I’ll like to focus on the first point.

If crimes are being committed disproportionately by expats, we should look at the economic situation of those committing crimes vs other demographics, as there is a large crossover.

So that leads us to the question, is it expats commuting more crime or is it poor people committing more crime as expats are generally also in the poorest section of a society.

Correlation isn’t causation.

Ice cream sales align very well with drownings. Does this mean ice cream makes people drown or more people eat ice cream on hot days and they also go in water more in hot days.

Edit: To take your second point. Anecdotally from the UK, it’s the people born here that are more likely to be claiming benefits and having loads of children, not the expats coming here. They actually work very hard. The Asian community is always out feeding the homeless and the first group out cleaning the streets of Manchester after riots a few years ago and after the Scot’s came down for football and tore up the city.
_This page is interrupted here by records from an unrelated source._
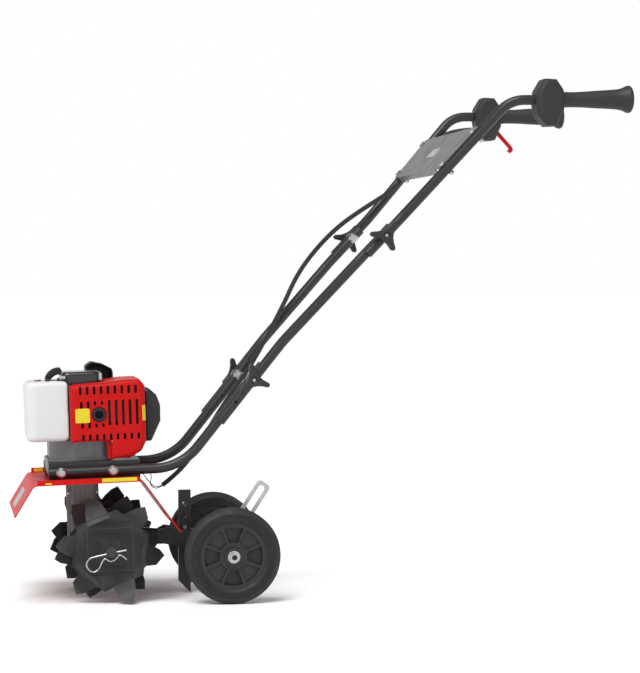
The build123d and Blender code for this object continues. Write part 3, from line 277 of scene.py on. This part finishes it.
def swept(points, radius_at, sides=20):
    """Fills a mesh with a tube along points; radius_at(distance) is its radius there."""
    def fill(bm):
        rings, distance = [], 0.0
        normal = (points[1] - points[0]).orthogonal().normalized()
        for i, point in enumerate(points):
            before, after = points[max(i - 1, 0)], points[min(i + 1, len(points) - 1)]
            tangent = (after - before).normalized()
            normal = (normal - tangent * normal.dot(tangent)).normalized()
            side = tangent.cross(normal)
            if i:
                distance += (point - points[i - 1]).length
            r = radius_at(distance)
            rings.append([bm.verts.new(point + r * (normal * math.cos(a) + side * math.sin(a)))
                          for a in (2 * math.pi * k / sides for k in range(sides))])
        for here, there in zip(rings, rings[1:]):
            for k in range(sides):
                bm.faces.new((here[k], here[(k + 1) % sides], there[(k + 1) % sides], there[k]))
        bm.faces.new(list(reversed(rings[0])))
        bm.faces.new(rings[-1])
    return fill


def route_points(route, spacing):
    """Evenly spaced points on the NURBS line whose control points are the route's."""
    curve = bpy.data.curves.new("route", "CURVE")
    curve.dimensions = "3D"
    spline = curve.splines.new("NURBS")
    spline.points.add(len(route) - 1)
    for point, (x, y, z) in zip(spline.points, route):
        point.co = (x, y, z, 1)
    spline.order_u = 3
    spline.use_endpoint_u = True
    spline.resolution_u = 24
    holder = bpy.data.objects.new("route", curve)
    scene.collection.objects.link(holder)
    bpy.context.view_layer.update()
    line = bpy.data.meshes.new_from_object(holder)
    raw = [v.co.copy() for v in line.vertices]
    bpy.data.objects.remove(holder)
    points, left = [raw[0]], spacing
    for a, b in zip(raw, raw[1:]):
        run = (b - a).length
        walked = 0.0
        while run - walked >= left:
            walked += left
            points.append(a.lerp(b, walked / run))
            left = spacing
        left -= run - walked
    return points


# ------------------------------------------------------------------ camera, light, floor
CAMERA_PLACE = Vector((-0.7206, -4.2359, 0.6263))
CAMERA_TURN, CAMERA_DROP = math.radians(9.93), math.radians(1.73)
LENS = 117.7
FLOOR_HALF = 60


def make_camera():
    data = bpy.data.cameras.new("camera")
    data.lens, data.sensor_width = LENS, 36
    camera = bpy.data.objects.new("camera", data)
    scene.collection.objects.link(camera)
    forward = Vector((math.sin(CAMERA_TURN) * math.cos(CAMERA_DROP),
                      math.cos(CAMERA_TURN) * math.cos(CAMERA_DROP), -math.sin(CAMERA_DROP)))
    camera.location = CAMERA_PLACE
    camera.rotation_mode = "QUATERNION"
    camera.rotation_quaternion = forward.to_track_quat("-Z", "Y")
    scene.camera = camera


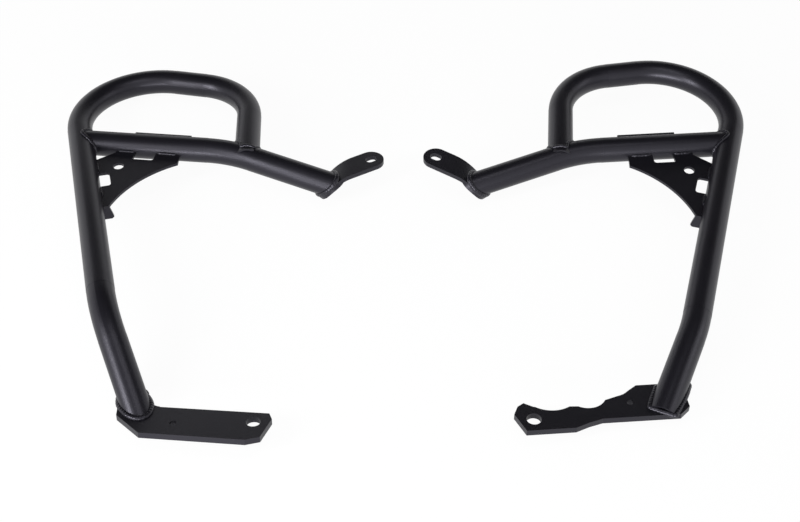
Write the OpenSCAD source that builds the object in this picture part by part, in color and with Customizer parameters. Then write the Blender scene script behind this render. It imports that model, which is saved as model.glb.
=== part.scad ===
// Motorcycle crash bars, a left and a right bar, lying flat beside each other.
// Every bar is drawn in its own frame: the knee of the upright is the origin, +X runs
// inward towards the machine, +Y runs up the upright and +Z out of the hoop's plane.

/* [Tube] */
// Outside diameter of the bent tubes
tube_d = 27; // [25:0.5:29]
// Wall thickness of the tubes
tube_wall = 2; // [1.5:0.1:3]
// Amount by which bending draws the tube in
bend_draw = 0.12; // [0.05:0.01:0.3]

/* [Hoop] */
// Upright, from the knee to the outer top corner
upright_len = 428.7; // [410:0.1:450]
// Outward lean of the upright
upright_lean = 14.94; // [12:0.1:18]
// Top run of the loop, between its two corners
top_len = 218.1; // [205:0.1:230]
// Fall of the top run towards the inner corner
top_fall = 11.2; // [8:0.1:14]
// Inward slant of the return leg
return_slant = 3.4; // [1:0.1:5]
// Centre-line radius of the outer top corner
outer_bend_r = 80; // [70:1:90]
// Centre-line radius of the inner top corner
inner_bend_r = 69; // [60:0.5:72]

/* [Cross tube] */
// Height of the cross tube's joint above the knee, along the upright
joint_up = 278.7; // [265:0.1:290]
// Straight run from the upright to the bend
cross_len = 165.3; // [155:0.1:175]
// Fall of the straight run
cross_fall = 6.2; // [4:0.1:9]
// Run from the bend to the ear
outer_len = 114; // [100:1:125]
// Fall of the outer run
outer_fall = 21.3; // [17:0.1:24]
// Drop of the outer run out of the hoop's plane
outer_drop = 5.9; // [3:0.1:9]
// Centre-line radius of the cross tube's bend
cross_bend_r = 180; // [150:5:220]

/* [Left leg] */
// Leg from the knee to the foot plate
left_leg_len = 95.2; // [85:0.1:105]
// Inward turn of the leg
left_leg_turn = 25; // [20:0.5:30]
// Drop of the leg out of the hoop's plane
left_leg_drop = 26.9; // [23:0.1:31]
// Centre-line radius of the left knee
left_knee_r = 112; // [90:1:130]

/* [Right leg] */
// Height of the right knee along the upright
right_knee_up = 7.2; // [0:0.1:15]
// Leg from the knee to the top of the foot plate
right_leg_len = 78.8; // [70:0.1:90]
// Inward turn of the leg
right_leg_turn = 22.9; // [18:0.1:28]
// Drop of the leg out of the hoop's plane
right_leg_drop = 8; // [5:0.5:11]
// Centre-line radius of the right knee
right_knee_r = 153; // [120:1:180]
// Distance the leg runs on over the plate
right_leg_over = 23; // [15:1:26]

/* [Ears] */
// Width of the ear strip
ear_w = 27; // [24:0.5:30]
// Thickness of the ear strip
ear_t = 5; // [4:0.5:6]
// Distance from the tube's end to the slot, measured inward
ear_reach = 46.4; // [42:0.4:54]
// Direction of the strip, from straight inward
ear_dir = 32; // [26:0.5:36]
// Height of the outer flat above the tube's end
ear_rise = 11; // [8:0.5:14]
// Angle of the ear's bend
ear_bend = 48; // [42:1:54]
// Radius of the bend on the upper face
ear_bend_r = 36; // [20:1:40]
// Width of the ear's slot
ear_slot_w = 9.5; // [8:0.5:11]
// Length of the ear's slot
ear_slot_len = 13; // [12:0.5:16]

/* [Gussets] */
// Thickness of the gusset
gusset_t = 3; // [2:0.5:4]
// Inner end of the gusset along the cross tube
gusset_inner = 38.5; // [34:0.5:44]
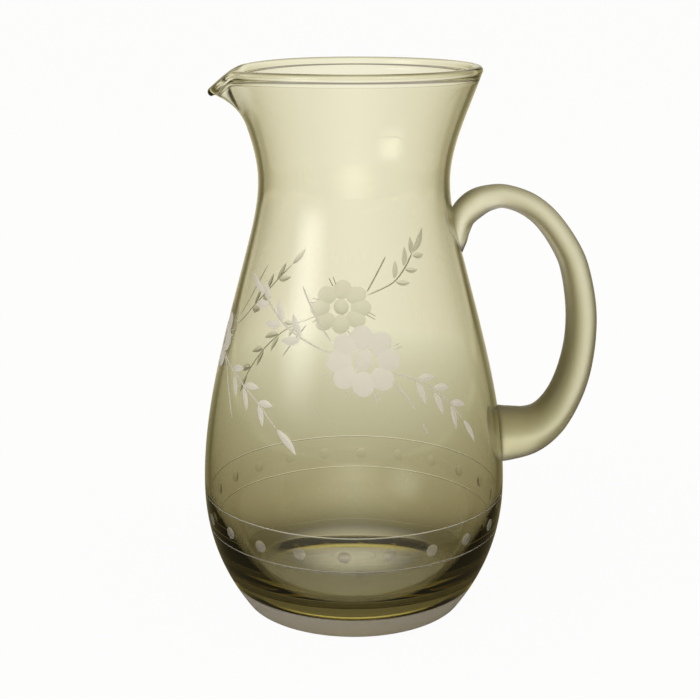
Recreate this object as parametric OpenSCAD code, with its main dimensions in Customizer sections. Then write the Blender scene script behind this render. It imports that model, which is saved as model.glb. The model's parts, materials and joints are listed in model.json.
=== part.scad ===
// Blown glass cocktail pitcher with a pulled pouring lip and an applied rod handle.
// Units are millimetres. The base rests on z = 0, the pitcher's axis is Z,
// the handle stands out along +X and the spout along -X.

/* [Body] */
// Height from the table to the top of the rim bead
total_h = 235; // [120:1:320]
// Diameter of the flat foot, measured where the wall would meet the table
base_d = 96.2; // [50:0.5:130]
// Radius of the rounded heel round the foot
heel_r = 2.6; // [1:0.1:6]
// How fast the wall opens just above the heel, radius gained per height
heel_slope = 0.73; // [0.2:0.01:1.2]
// Widest diameter of the belly
belly_d = 131.9; // [80:0.5:180]
// Height of the widest place
belly_z = 53.9; // [30:0.5:110]
// Diameter of the shoulder, where the wall leans in the most
shoulder_d = 90.2; // [60:0.5:150]
// Height of that place on the shoulder
shoulder_z = 160.2; // [90:0.5:200]
// Radius lost per height at the shoulder
shoulder_slope = 0.264; // [0.05:0.01:0.6]
// Narrowest diameter of the neck
neck_d = 80.8; // [50:0.5:120]
// Height of the narrowest place
neck_z = 187.6; // [120:0.5:240]
// Outer diameter across the rim bead
rim_d = 106.4; // [70:0.5:150]
// How fast the wall flares at the rim, radius gained per height
rim_slope = 0.33; // [0:0.01:0.8]

/* [Glass thickness] */
// Wall thickness just under the rim
rim_wall = 2.3; // [1.5:0.1:4]
// Wall thickness at the belly
belly_wall = 2.4; // [1.5:0.1:5]
// Wall thickness low down, where the round bottom of the bowl begins
low_wall = 6; // [2:0.1:12]
// Thickness of the solid glass bottom
base_t = 6; // [5:0.5:25]
// Height over which the wall rounds into the bottom
cove_h = 16; // [10:0.5:50]
// How square the cove inside is: 2 is an ellipse, more is squarer
cove_power = 3; // [2:0.1:5]
// Radius of the fire-polished bead round the rim
bead_r = 1.9; // [1:0.1:3.5]

/* [Spout] */
// How far the lip is pulled out past the rim
spout_pull = 7.6; // [2:0.1:16]
// How far the lip drops below the rim
spout_drop = 7.6; // [0:0.1:16]
// Gentle dip of the rim on both sides of the lip
rim_dip = 1.5; // [0:0.1:4]
// Half the width of the lip, as an angle about the axis
spout_half = 11; // [6:0.5:25]
// Half the width of the gentle dip, as an angle about the axis
dip_half = 40; // [20:1:70]
// Height of neck that is pulled along with the lip
spout_h = 23; // [10:0.5:50]
// How far the bead rolls over at the tip of the lip, in degrees
lip_roll = 45; // [0:1:70]

/* [Cut lines] */
// Height of the upper cut line round the belly
upper_line_z = 52.1; // [30:0.1:120]
// Height of the lower cut line round the belly
lower_line_z = 36.8; // [20:0.1:110]
// Width of the cut lines
line_w = 0.8; // [0.4:0.1:2]
// Depth of the cut lines
line_depth = 0.3; // [0.1:0.05:0.8]

/* [Handle] */
// Thickness of the glass rod half way down the handle
handle_t = 13.8; // [8:0.1:22]
// Width of the rod across the handle
handle_w = 12.8; // [8:0.1:22]
// Distance from the pitcher's axis to the middle of the rod at its farthest
handle_reach = 98; // [80:0.5:140]
// Height where the rod joins the neck
handle_top_z = 168; // [110:0.5:220]
// Height where the rod joins the belly
handle_low_z = 75.3; // [50:0.5:120]

/* [Hidden] */
// Columns of the glass surface: fine across the lip, wider elsewhere
lip_zone = 30;
lip_cols = 24;
side_cols = 25;
cols = lip_cols + 2 * side_cols;
// Points round the rod and steps between its stations
rod_cols = 24;
rod_steps = 3;

rim_z = total_h - bead_r;
rim_mid_r = rim_d / 2 - bead_r;
spout_z = rim_z - spout_h;
cove_z = base_t + cove_h;
// How late the wall thickens on its way down: 1 is evenly, more is later
low_power = 1.5;
// Height over which the outline's slope is measured
slope_step = 0.1;
// Height below the middle of the bead where the plain wall ends
neck_of_bead = 1.7 * bead_r;

// Cubic between two places, each given as [height, radius, slope]
function between(a, b, z) =
    let (h = b[0] - a[0], t = (z - a[0]) / h)
    (2*t*t*t - 3*t*t + 1) * a[1]
    + (t*t*t - 2*t*t + t) * h * a[2]
    + (3*t*t - 2*t*t*t) * b[1]
    + (t*t*t - t*t) * h * b[2];

// Places that fix the outline of the body, from the foot to the rim
places = [
    [0, base_d / 2, heel_slope],
    [belly_z, belly_d / 2, 0],
    [shoulder_z, shoulder_d / 2, -shoulder_slope],
    [neck_z, neck_d / 2, 0],
    [rim_z, rim_d / 2, rim_slope],
];

// Outer radius of the body at a height
function skin(z) =
    z < belly_z ? between(places[0], places[1], z)
    : z < shoulder_z ? between(places[1], places[2], z)
    : z < neck_z ? between(places[2], places[3], z)
    : between(places[3], places[4], z);

// Slope of the outline at a height
function lean(z) = (skin(z + slope_step) - skin(z - slope_step)) / (2 * slope_step);

// Wall thickness at a height: thinner towards the rim, and thicker below the belly,
// where the molten glass sagged
function wall(z) =
    belly_wall
    + (rim_wall - belly_wall) * min(1, max(0, (z - belly_z) / (rim_z - belly_z)))
    + (low_wall - belly_wall) * pow(max(0, (belly_z - z) / (belly_z - cove_z)), low_power);

// Inner radius of the wall at a height, before the cove takes over
function bore(z) = skin(z) - wall(z) * sqrt(1 + pow(lean(z), 2));

function span(z0, z1, steps) = [for (i = [0:steps]) z0 + (z1 - z0) * i / steps];

// Heel: an arc that leaves the table flat and meets the wall smoothly
heel_end = -atan(heel_slope);
heel_mid_r = base_d / 2 - heel_r * tan((90 + heel_end) / 2);
heel = [for (a = span(-90, heel_end, 3)) [heel_mid_r + heel_r * cos(a), heel_r + heel_r * sin(a), 0]];
heel_top = heel_r + heel_r * sin(heel_end);

// A cut line: a V between its two edges
function cut_line(z) = [
    [skin(z - line_w / 2), z - line_w / 2, 0],
    [skin(z) - line_depth, z, 0],
    [skin(z + line_w / 2), z + line_w / 2, 0],
];

function wall_rows(heights) = [for (z = heights) [skin(z), z, 0]];
function inner(list) = [for (i = [1:len(list) - 2]) list[i]];
function after(list) = [for (i = [1:len(list) - 1]) list[i]];

// Rows of the section, each [radius, height, bead angle or 0]: outside going up
low_rows = concat(
    heel,
    wall_rows(inner(span(heel_top, lower_line_z - line_w / 2, 6))),
    cut_line(lower_line_z),
    wall_rows(inner(span(lower_line_z + line_w / 2, upper_line_z - line_w / 2, 3))),
    cut_line(upper_line_z)
);
body_rows = wall_rows(after(span(upper_line_z + line_w / 2, spout_z, 20)));
throat_rows = wall_rows(after(span(spout_z, rim_z - neck_of_bead, 5)));
// the bead round the rim, where the third value turns it about its own middle
bead = [for (a = span(-35, 215, 8)) [rim_mid_r, rim_z, a + 360]];
// inside going down to the middle of the floor
inner_rows = concat(
    [for (z = span(rim_z - neck_of_bead, spout_z, 5)) [bore(z), z, 0]],
    [for (z = after(span(spout_z, cove_z, 16))) [bore(z), z, 0]],
    [for (a = [14:11:80])
        let (z = cove_z - cove_h * pow(sin(a), 2 / cove_power))
        [bore(z) * pow(cos(a), 2 / cove_power), z, 0]]
);
rows = concat(low_rows, body_rows, throat_rows, bead, inner_rows);

// Columns as angles about the axis, from the handle at 0 round to the spout at 180
angles = concat(
    [for (i = [0:side_cols - 1]) (180 - lip_zone) * i / side_cols],
    [for (i = [0:lip_cols - 1]) 180 - lip_zone + 2 * lip_zone * i / lip_cols],
    [for (i = [0:side_cols - 1]) 180 + lip_zone + (180 - lip_zone) * i / side_cols]
);

// Shape of the lip and of the dip across the spout
function lip(a) = exp(-pow((a - 180) / spout_half, 2));
function dip(a) = exp(-pow((a - 180) / dip_half, 2));

// A row's point after the lip is pulled out and down, at the angle a
function glass(row, a) =
    let (
        rise = min(1, max(0, (row[1] - spout_z) / spout_h)),
        turn = row[2] - lip_roll * lip(a),
        r = row[0] + spout_pull * lip(a) * pow(rise, 2) + (row[2] > 0 ? bead_r * cos(turn) : 0),
        z = row[1] - (spout_drop * lip(a) + rim_dip * dip(a)) * pow(rise, 1.6)
            + (row[2] > 0 ? bead_r * sin(turn) : 0)
    )
    [r * cos(a), r * sin(a), z];

// The vessel: one closed surface from the foot, over the rim and down to the floor inside
module vessel() {
    n = len(rows);
    points = concat(
        [[0, 0, 0]],
        [for (row = rows, a = angles) glass(row, a)],
        [[0, 0, base_t]]
    );
    function at(i, j) = 1 + i * cols + j % cols;
    faces = concat(
        [for (j = [0:cols - 1]) [0, at(0, j), at(0, j + 1)]],
        [for (i = [0:n - 2], j = [0:cols - 1]) each
            [[at(i, j), at(i + 1, j), at(i + 1, j + 1)], [at(i, j), at(i + 1, j + 1), at(i, j + 1)]]],
        [for (j = [0:cols - 1]) [1 + n * cols, at(n - 1, j + 1), at(n - 1, j)]]
    );
    color([0.62, 0.60, 0.42, 0.55]) polyhedron(points = points, faces = faces, convexity = 10);
}

// The body's outside next to the handle as a solid wedge, with the same facets as the vessel
module handle_side() {
    first = len(low_rows) - 1;
    seat_rows = [for (i = [first:first + len(body_rows)]) rows[i]];
    seat_angles = [for (j = [-6:6]) angles[(j + cols) % cols]];
    m = len(seat_rows);
    w = len(seat_angles);
    points = concat(
        [for (row = seat_rows, a = seat_angles) glass(row, a)],
        [for (row = seat_rows) [0, 0, row[1]]]
    );
    function at(i, j) = i * w + j;
    function axis(i) = m * w + i;
    faces = concat(
        [for (i = [0:m - 2], j = [0:w - 2]) each
            [[at(i, j), at(i + 1, j), at(i + 1, j + 1)], [at(i, j), at(i + 1, j + 1), at(i, j + 1)]]],
        [for (j = [0:w - 2]) [axis(0), at(0, j), at(0, j + 1)]],
        [for (j = [0:w - 2]) [axis(m - 1), at(m - 1, j + 1), at(m - 1, j)]],
        [for (i = [0:m - 2]) each
            [[axis(i), axis(i + 1), at(i + 1, 0)], [axis(i), at(i + 1, 0), at(i, 0)]]],
        [for (i = [0:m - 2]) each
            [[axis(i), at(i + 1, w - 1), axis(i + 1)], [axis(i), at(i, w - 1), at(i + 1, w - 1)]]]
    );
    polyhedron(points = points, faces = faces, convexity = 6);
}

// Stations along the rod from the sheared tail on the neck, over the top, to the belly.
// Along X a share of the way from the wall to the reach, along Z a share of the way
// from the lower joint to the upper one, then the shares of thickness and of width.
neck_shares = [
    [0.040, 0.874, 0.16, 0.24],
    [0.028, 0.919, 0.50, 0.60],
    [0.026, 0.978, 0.70, 0.84],
    [0.057, 1.046, 0.84, 0.97],
    [0.148, 1.099, 0.89, 0.98],
    [0.259, 1.127, 0.79, 0.94],
    [0.387, 1.132, 0.72, 0.92],
    [0.567, 1.093, 0.74, 0.91],
    [0.725, 1.014, 0.77, 0.91],
    [0.876, 0.883, 0.83, 0.92],
    [0.949, 0.769, 0.89, 0.94],
    [0.998, 0.606, 0.96, 0.97],
];
belly_shares = [
    [0.997, 0.448, 1.00, 1.00],
    [0.922, 0.292, 1.08, 1.05],
    [0.788, 0.167, 1.16, 1.13],
    [0.599, 0.071, 1.33, 1.33],
    [0.357, 0.017, 1.58, 1.64],
    [0.073, 0.000, 1.76, 1.95],
    [-0.136, -0.001, 1.86, 2.10],
];

function station(share, wall_x) = [
    wall_x + share[0] * (handle_reach - wall_x),
    handle_low_z + share[1] * (handle_top_z - handle_low_z),
    share[2] * handle_t,
    share[3] * handle_w,
];

stations = concat(
    [for (s = neck_shares) station(s, skin(handle_top_z))],
    [for (s = belly_shares) station(s, skin(handle_low_z))]
);

// A smooth value through four neighbours, and the list of stations it gives
function smooth(a, b, c, d, t) =
    b + 0.5 * t * (c - a + t * (2*a - 5*b + 4*c - d + t * (3*(b - c) + d - a)));

rod = let (n = len(stations))
    [for (i = [0:n - 2], k = [0:rod_steps - 1])
        smooth(stations[max(0, i - 1)], stations[i], stations[i + 1], stations[min(n - 1, i + 2)],
            k / rod_steps),
     stations[n - 1]];

// The handle: a glass rod of changing section, fused to the body at both ends
module handle() {
    m = len(rod);
    // direction of the rod at each station, in the XZ plane
    ways = [for (i = [0:m - 1])
        let (d = rod[min(m - 1, i + 1)] - rod[max(0, i - 1)], l = norm([d[0], d[1]]))
        [d[0] / l, d[1] / l]];
    points = concat(
        [for (i = [0:m - 1], k = [0:rod_cols - 1])
            let (a = 360 * k / rod_cols, off = rod[i][2] / 2 * cos(a))
            [rod[i][0] - ways[i][1] * off, rod[i][3] / 2 * sin(a), rod[i][1] + ways[i][0] * off]]
    );
    function at(i, k) = i * rod_cols + k % rod_cols;
    faces = concat(
        [[for (k = [rod_cols - 1:-1:0]) at(0, k)]],
        [for (i = [0:m - 2], k = [0:rod_cols - 1]) each
            [[at(i, k), at(i + 1, k + 1), at(i + 1, k)], [at(i, k), at(i, k + 1), at(i + 1, k + 1)]]],
        [[for (k = [0:rod_cols - 1]) at(m - 1, k)]]
    );
    color([0.66, 0.64, 0.46, 0.7]) difference() {
        polyhedron(points = points, faces = faces, convexity = 10);
        handle_side();
    }
}

vessel();
handle();
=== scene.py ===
"""A blown olive glass cocktail pitcher with wheel-cut flowers, on a pale paper floor.

The body and the handle are built here as clear glass, each a closed mesh, in the places of the
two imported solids. The wheel-cut pattern is carved out of the body with small cutters.
"""

import json
import logging
import math
from dataclasses import dataclass, field
from enum import Enum

import bpy
import numpy as np
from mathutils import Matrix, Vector
from mathutils.kdtree import KDTree

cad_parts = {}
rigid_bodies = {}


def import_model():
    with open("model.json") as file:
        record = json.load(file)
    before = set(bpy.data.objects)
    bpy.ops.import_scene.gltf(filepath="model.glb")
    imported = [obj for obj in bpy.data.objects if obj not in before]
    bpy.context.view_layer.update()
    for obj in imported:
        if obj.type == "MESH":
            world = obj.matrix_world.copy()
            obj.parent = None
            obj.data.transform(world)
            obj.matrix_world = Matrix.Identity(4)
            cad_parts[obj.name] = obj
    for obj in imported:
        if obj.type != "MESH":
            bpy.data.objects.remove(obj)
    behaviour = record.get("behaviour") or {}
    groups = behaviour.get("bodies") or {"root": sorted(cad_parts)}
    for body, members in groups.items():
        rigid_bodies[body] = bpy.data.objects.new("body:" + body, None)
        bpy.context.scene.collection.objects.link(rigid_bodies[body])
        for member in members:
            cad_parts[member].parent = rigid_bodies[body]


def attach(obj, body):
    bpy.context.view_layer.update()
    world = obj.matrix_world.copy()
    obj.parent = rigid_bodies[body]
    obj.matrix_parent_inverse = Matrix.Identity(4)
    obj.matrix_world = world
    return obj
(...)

They were the first ones out after the Manchester bombing bringing food and stuff for emergency responders.

To your third point. Sure we have communities popping up which are predominantly the same race of people, but wouldn’t you want to live in a place with people you have more in common with, integration takes time.

The only community that I rarely see doing anything for the community and / or integrating is the Jewish community (nothing against them, just an observation).